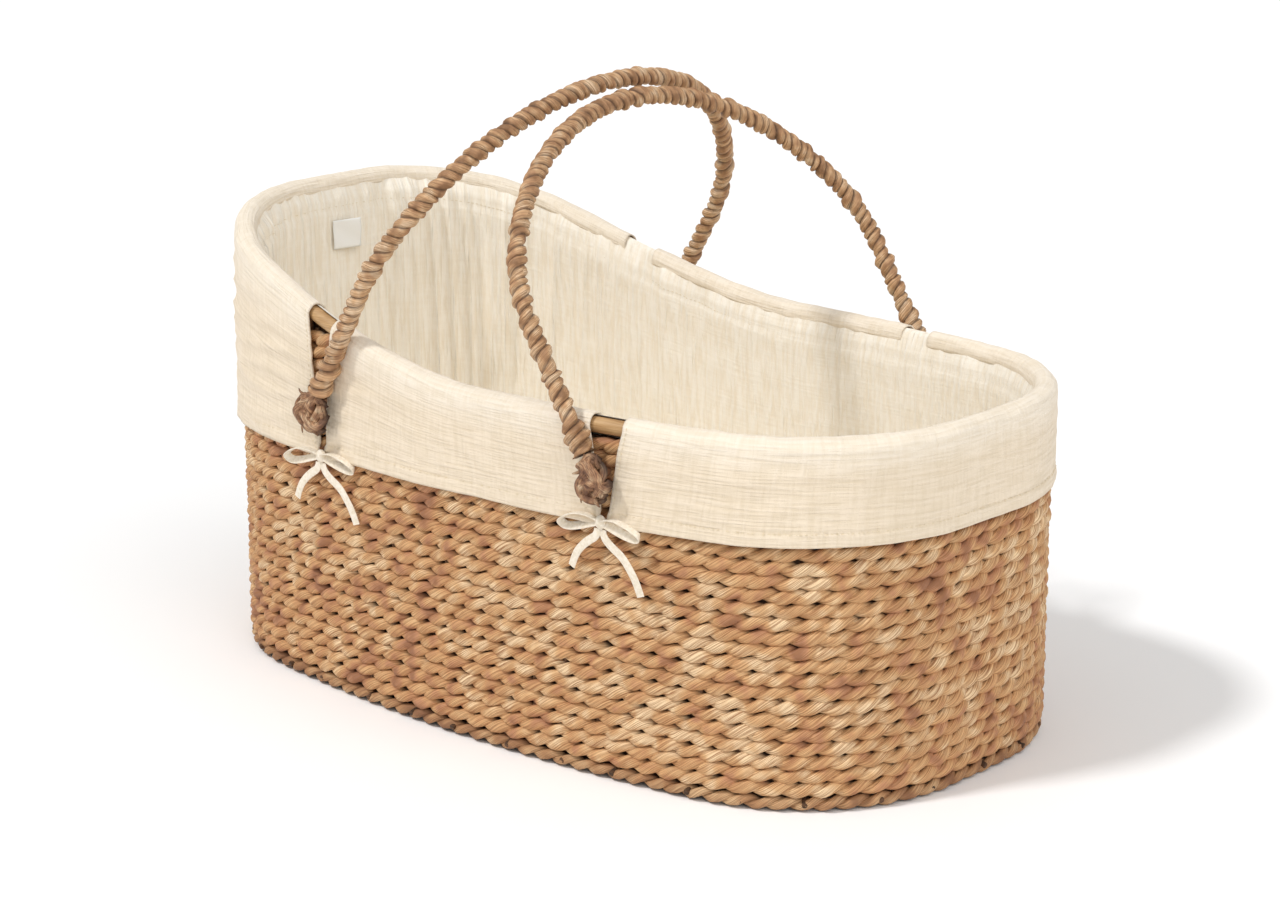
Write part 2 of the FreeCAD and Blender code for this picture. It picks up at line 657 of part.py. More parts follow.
def liner_rolls():
    """The liner cloth over the rim hoop, between the openings for the handles."""
    middle = PIVOT_X - size("slot_width") / 2
    ends = PIVOT_X + size("slot_width") / 2
    stretches = {
        "near": lambda p: p.y < 0 and abs(p.x) < middle,
        "far": lambda p: p.y > 0 and abs(p.x) < middle,
        "head": lambda p: p.x < -ends,
        "foot": lambda p: p.x > ends,
    }
    for name, wanted in stretches.items():
        keep_shape(gathered_roll(wanted), f"rim_roll_{name}")


def liner_skirt():
    """The skirt that hangs outside the wall, in four panels between the openings."""
    out = -size("skirt_gap")
    skirt = ring(out - size("skirt_thick"), out, 1, RIM_FOOT + size("rim_rise"))
    hem = under_rim(HEM_HEAD, HEM_FOOT, ROLL_RADIUS + SEAT_GAP)
    skirt = skirt.common(hem)
    for name in PANELS:
        keep_shape(skirt.common(panel_block(name)), f"skirt_{name}")


def liner_label():
    """Blank label sewn to the liner wall inside the head end."""
    label = doc.addObject("Part::Box", "liner_label")
    label.setExpression("Length", "sizes.label_thick")
    label.setExpression("Width", "sizes.label_width")
    label.setExpression("Height", "sizes.label_height")
    x = -half_length_at(size("label_width") / 2, LINER_IN) + SEAT_GAP
    z = size("label_level") - size("label_height") / 2
    label.Placement = Placement(Vector(x, -size("label_width") / 2, z), Rotation())
    keep(label, "liner_label")


# ---------------------------------------------------------------- ties

# Routes of the two tails of a tie, from its knot: along the wall (towards the foot), out, and up.
LONG_TAIL = [(3, 0, -6), (3, 0, -12), (14, 1.5, -19), (26, 0.5, -26), (36, 2, -35), (43, 1, -46),
             (47, 0, -58)]
SHORT_TAIL = [(-3, 0, -6), (-3, 0, -12), (-12, 1.5, -18), (-21, 1, -25), (-28, 2, -34), (-33, 1, -46)]


def tie(end_name, end, side_name, side):
    """The bow that closes one opening of the skirt at its hem: knot, two loops and two tails."""
    name = f"tie_{end_name}_{side_name}"
    x = end * PIVOT_X
    share = (x + HALF_LENGTH) / (2 * HALF_LENGTH)
    hem = HEM_HEAD + (HEM_FOOT - HEM_HEAD) * share
    knot_size = size("tie_knot")
    skirt_face = half_width_at(x) + size("skirt_gap") + size("skirt_thick")
    face = skirt_face + 2 * SEAT_GAP
    knot = doc.addObject("Part::Box", f"{name}_knot")
    knot.setExpression("Length", "sizes.tie_knot")
    knot.setExpression("Width", "sizes.tie_knot_depth")
    knot.setExpression("Height", "sizes.tie_knot")
    depth = size("tie_knot_depth")
    low_y = face if side > 0 else -face - depth
    knot.Placement = Placement(Vector(x - knot_size / 2, low_y, hem - knot_size / 2), Rotation())
    keep(knot, f"{name}_knot")

    def place(along, out, up):
        return Vector(x + along, side * (face + depth / 2 + out), hem + up)

    width = size("tie_tape_width")
    thick = size("tie_loop_depth")
    low_corner = Vector(x - knot_size / 2 - CLOSE_GAP, low_y - depth / 2, hem - knot_size)
    room = Part.makeBox(knot_size + 2 * CLOSE_GAP, 2 * depth, 2 * knot_size, low_corner)
    loops = []
    for way in (-1, 1):
        length = size("tie_loop_length")
        tilt = way * math.degrees(math.atan(size("tie_loop_droop") / length))
        slab = Part.makeBox(length, thick, width, Vector(0, -thick / 2, -width / 2))
        flat_edges = [e for e in slab.Edges if abs(e.tangentAt(0).y) < 0.5]
        slab = slab.makeFillet(size("tie_loop_round"), flat_edges)
        if way < 0:
            slab.rotate(Vector(0, 0, 0), Vector(0, 0, 1), 180)
        slab.rotate(Vector(0, 0, 0), Vector(0, 1, 0), tilt)
        slab.translate(place(way * knot_size / 2, 0, 0))
        loops.append(slab.cut(room))
    keep_shape(Part.makeCompound(loops), f"{name}_loops")
    tails = []
    for label, route in (("long", LONG_TAIL), ("short", SHORT_TAIL)):
        points = [place(*p) for p in route]
        wire, radii = smooth_route(points)
        radius = size("tie_tail_radius")
        tails.append(tube_along(wire, points[0], (points[1] - points[0]).normalize(), radius))
        if end_name == "foot" and side_name == "near":
            shown = ", ".join(f"{r:.0f}" for r in radii)
            print(f"{label} tail: {wire.Length:.0f} mm, radii {shown} mm")
    keep_shape(Part.makeCompound(tails), f"{name}_tails")


# ---------------------------------------------------------------- mattress

MATTRESS_FLOOR = ("2 * sizes.border_radius + sizes.runner_thick + sizes.liner_floor_thick"
                  " + 3 * sizes.seat_gap")
MATTRESS_INSET = ("sizes.weaver_depth + 2 * sizes.stake_radius + sizes.inner_weave_thick"
                  " + sizes.liner_thick + 3 * sizes.seat_gap + sizes.mattress_clearance")


def rounded_plate(label, inset, inset_expression, thick_expression, height_expression, rounding):
    """Plate with the plan outline and rounded top and bottom edges."""
    body = plate(label, inset, inset_expression, thick_expression, height_expression)
    doc.recompute()
    pad = body.Tip
    rims = [f"Edge{i}" for i, e in enumerate(pad.Shape.Edges, start=1)
            if abs(e.BoundBox.ZMax - e.BoundBox.ZMin) < 0.01]
    fillet = body.newObject("PartDesign::Fillet", f"{label}_rounding")
    fillet.Base = (pad, rims)
    fillet.setExpression("Radius", rounding)
    return body


def mattress():
    """The mattress: a foam core inside a closed cover."""
    inset = LINER_IN + size("mattress_clearance")
    cover = size("mattress_cover")
    edge = "sizes.mattress_edge - sizes.mattress_cover"
    outer = rounded_plate("mattress_outside", inset, MATTRESS_INSET, "sizes.mattress_thick",
                          MATTRESS_FLOOR, "sizes.mattress_edge")
    inner = rounded_plate("mattress_inside", inset + cover,
                          f"{MATTRESS_INSET} + sizes.mattress_cover",
                          "sizes.mattress_thick - 2 * sizes.mattress_cover",
                          f"{MATTRESS_FLOOR} + sizes.mattress_cover", edge)
    core = rounded_plate("mattress_core", inset + cover + CLOSE_GAP,
                         f"{MATTRESS_INSET} + sizes.mattress_cover + sizes.seat_gap / 3",
                         "sizes.mattress_thick - 2 * sizes.mattress_cover - 2 * sizes.seat_gap / 3",
                         f"{MATTRESS_FLOOR} + sizes.mattress_cover + sizes.seat_gap / 3", edge)
    shell = doc.addObject("Part::Cut", "mattress_cover")
    shell.Base = outer
    shell.Tool = inner
    keep(shell, "mattress_cover")
    keep(core, "mattress_core")


# ---------------------------------------------------------------- build and export

base_border()
base_mat()
base_canes()
base_runners()
upright_stakes()
inner_weave()
weave_bands()
rim_hoops()
for handle_name, handle_end in HANDLES:
    handle(handle_name, handle_end)
liner_wall()
liner_floor()
liner_rolls()
liner_skirt()
liner_label()
for handle_name, handle_end in HANDLES:
    for tie_name, tie_side in SIDES:
        tie(handle_name, handle_end, tie_name, tie_side)
mattress()
doc.recompute()

for obj in doc.Objects:
    if "Invalid" in obj.State or "Error" in obj.State:
        raise RuntimeError(f"{obj.Label} failed: {obj.State}")

os.makedirs("parts", exist_ok=True)
for obj in NODES:
    shape = obj.Shape
    if shape.isNull() or not shape.isValid() or shape.Volume <= 0:
        raise RuntimeError(f"{obj.Label} has no valid solid")
    shape.exportStep(f"parts/{obj.Label}.step")
print(f"{len(NODES)} nodes written")
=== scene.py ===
# %% [markdown]
# # A woven baby basket with a tied cotton liner
# The basket is an oval wall of dried leaf strands, twisted in pairs round upright stakes. A
# cotton liner is folded over the rim, tied at four openings, and two wrapped carry handles come
# out through them. The CAD frame gives the pieces' sizes and places, and this script dresses them.

# %% Load the frame
import json
import math

import bmesh
import bpy
import numpy as np
from mathutils import Matrix, Vector, noise


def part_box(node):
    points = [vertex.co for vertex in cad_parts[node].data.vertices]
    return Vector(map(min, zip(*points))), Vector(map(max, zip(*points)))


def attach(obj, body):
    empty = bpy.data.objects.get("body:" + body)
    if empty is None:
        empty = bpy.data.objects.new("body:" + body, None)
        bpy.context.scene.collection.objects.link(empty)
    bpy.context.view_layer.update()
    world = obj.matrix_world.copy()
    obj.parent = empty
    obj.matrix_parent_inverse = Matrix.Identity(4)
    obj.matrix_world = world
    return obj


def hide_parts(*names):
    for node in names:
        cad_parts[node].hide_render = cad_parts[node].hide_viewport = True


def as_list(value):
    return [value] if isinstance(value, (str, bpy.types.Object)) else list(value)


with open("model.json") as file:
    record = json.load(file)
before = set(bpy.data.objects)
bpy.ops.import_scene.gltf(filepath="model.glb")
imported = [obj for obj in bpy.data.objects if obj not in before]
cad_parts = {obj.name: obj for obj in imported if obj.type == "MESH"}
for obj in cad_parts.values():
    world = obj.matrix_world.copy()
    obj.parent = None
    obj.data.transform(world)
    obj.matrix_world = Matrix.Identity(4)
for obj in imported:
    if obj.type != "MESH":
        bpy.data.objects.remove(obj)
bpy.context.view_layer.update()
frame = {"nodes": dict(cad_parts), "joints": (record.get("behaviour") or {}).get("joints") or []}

# %% [markdown]
# ## The plan outline
# Seen from above, the basket is eight arcs that touch smoothly: long sides, ends and corners.
# Every woven row, the rim and the liner follow it, each moved in or out by its own distance, so
# one function gives the point and the outward direction at any share of the way round.

# %% Plan outline
band_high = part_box("weave_band_01")[1]
HALF_LENGTH = band_high[0]
HALF_WIDTH = band_high[1]
SIDE_RADIUS = 1.6
END_RADIUS = 1.5
CORNER_RADIUS = 0.18


def corner_centre():
    """Centre of the corner arc that touches the side arc and the end arc from inside."""
    side = np.array([0.0, HALF_WIDTH - SIDE_RADIUS])
    end = np.array([HALF_LENGTH - END_RADIUS, 0.0])
    from_side = SIDE_RADIUS - CORNER_RADIUS
    from_end = END_RADIUS - CORNER_RADIUS
    apart = np.linalg.norm(end - side)
    along = (from_side ** 2 - from_end ** 2 + apart ** 2) / (2 * apart)
    unit = (end - side) / apart
    across = math.sqrt(from_side ** 2 - along ** 2)
    return side + unit * along + np.array([unit[1], -unit[0]]) * across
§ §
— SET EXERCISE —
From the very first line of the data through the line with "(-33, 1, -46)]" in it, please reproduce each line exactly and output nothing more.

— TASK OUTPUT —
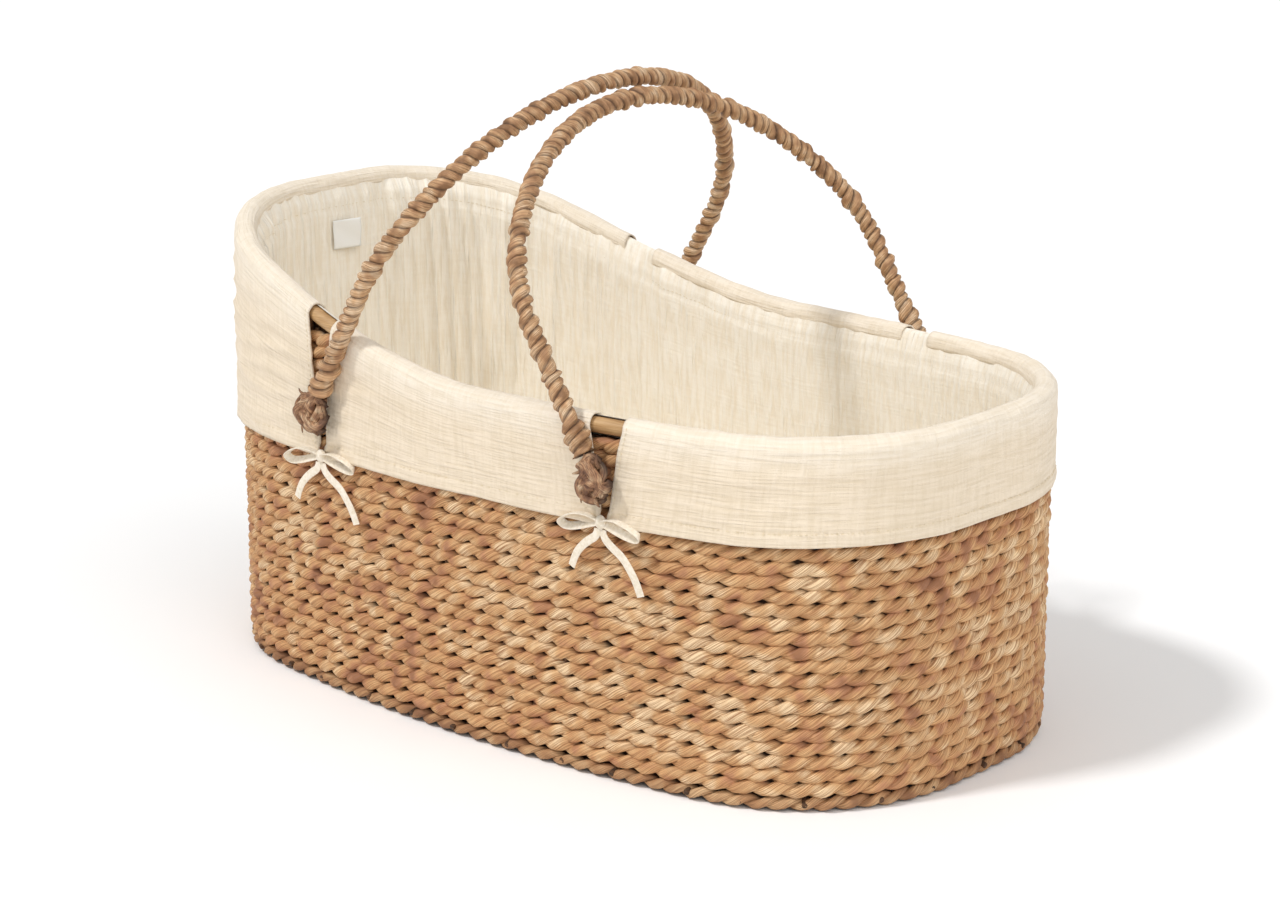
Write part 2 of the FreeCAD and Blender code for this picture. It picks up at line 657 of part.py. More parts follow.
def liner_rolls():
    """The liner cloth over the rim hoop, between the openings for the handles."""
    middle = PIVOT_X - size("slot_width") / 2
    ends = PIVOT_X + size("slot_width") / 2
    stretches = {
        "near": lambda p: p.y < 0 and abs(p.x) < middle,
        "far": lambda p: p.y > 0 and abs(p.x) < middle,
        "head": lambda p: p.x < -ends,
        "foot": lambda p: p.x > ends,
    }
    for name, wanted in stretches.items():
        keep_shape(gathered_roll(wanted), f"rim_roll_{name}")


def liner_skirt():
    """The skirt that hangs outside the wall, in four panels between the openings."""
    out = -size("skirt_gap")
    skirt = ring(out - size("skirt_thick"), out, 1, RIM_FOOT + size("rim_rise"))
    hem = under_rim(HEM_HEAD, HEM_FOOT, ROLL_RADIUS + SEAT_GAP)
    skirt = skirt.common(hem)
    for name in PANELS:
        keep_shape(skirt.common(panel_block(name)), f"skirt_{name}")


def liner_label():
    """Blank label sewn to the liner wall inside the head end."""
    label = doc.addObject("Part::Box", "liner_label")
    label.setExpression("Length", "sizes.label_thick")
    label.setExpression("Width", "sizes.label_width")
    label.setExpression("Height", "sizes.label_height")
    x = -half_length_at(size("label_width") / 2, LINER_IN) + SEAT_GAP
    z = size("label_level") - size("label_height") / 2
    label.Placement = Placement(Vector(x, -size("label_width") / 2, z), Rotation())
    keep(label, "liner_label")


# ---------------------------------------------------------------- ties

# Routes of the two tails of a tie, from its knot: along the wall (towards the foot), out, and up.
LONG_TAIL = [(3, 0, -6), (3, 0, -12), (14, 1.5, -19), (26, 0.5, -26), (36, 2, -35), (43, 1, -46),
             (47, 0, -58)]
SHORT_TAIL = [(-3, 0, -6), (-3, 0, -12), (-12, 1.5, -18), (-21, 1, -25), (-28, 2, -34), (-33, 1, -46)]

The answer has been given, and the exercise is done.